Re: [Wikimediaindia-l] [Wikimedia-in-mum] Liam Wyatt's visit to Mumbai and GLAM meetup - a summary - WikimediaIndia-l

14 Feb 2011


      On Mon, Feb 14, 2011 at 10:18 AM, sankarshan
foss.mailinglists@gmail.com wrote:
...
2011/2/14 shirish शिरीष shirishag75@gmail.com:
...
In Pune, around this time lot of colleges have their technical weeks
where they show projects, last year and couple of years before I had
seen students who had made nice OCR's which could work with indic
languages but obviously required lot of polish and getting into the
whole 'code maintainance' thing. The students motivation for that had
been to do as a project and not getting things 'maintained' which is
unglamorous grunt work. Also documentation is something that would
need to be looked at and fine-tuned.
Indic OCR, at least the bits that are available under an appropriate
FOSS license, have an accuracy of around 80%. Considering the volume
and fragility of what you will OCR, that's remarkably low.

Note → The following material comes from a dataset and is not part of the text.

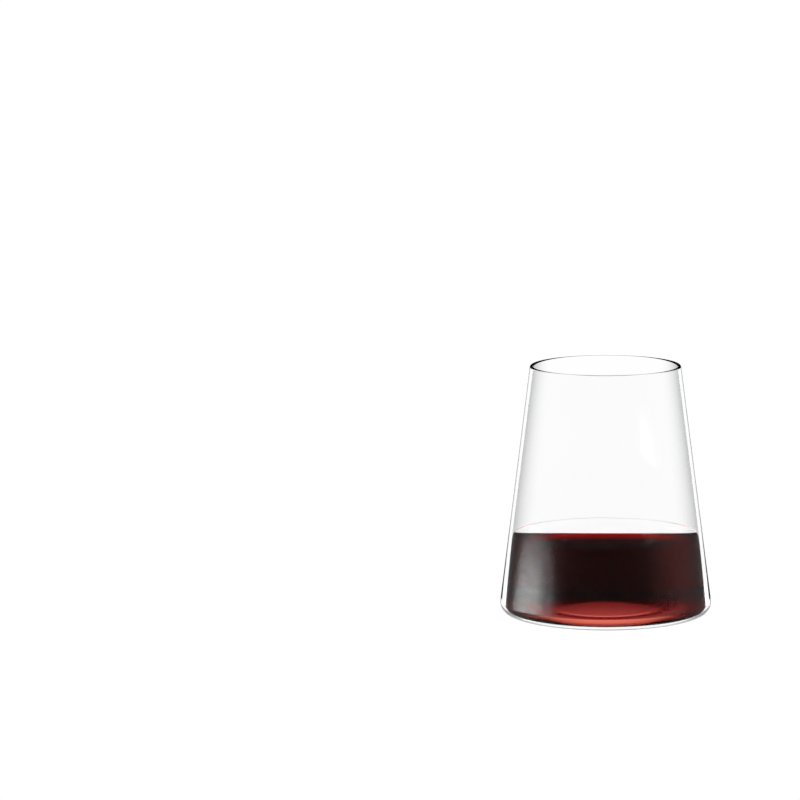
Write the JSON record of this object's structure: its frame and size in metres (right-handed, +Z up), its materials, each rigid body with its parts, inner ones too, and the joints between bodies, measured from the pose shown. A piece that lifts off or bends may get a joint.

please send links to such technology.  it does not matter if the
accuracy is only 80%.  Which means people have a role to play there.
I see this as a clear opportunity asking for volunteer time.  create a
site with an image and the partially correct page side by side, and
ask the volunteers to correct it.
we can conduct workshops in colleges to seek help of this kind.
Meanwhile, when people recognize where and what kinds of places the
OCR sucks, we can think of solving those problems.  This kind of work
itself will help improve the existing OCR for indic-languages.
--
GN
--
GN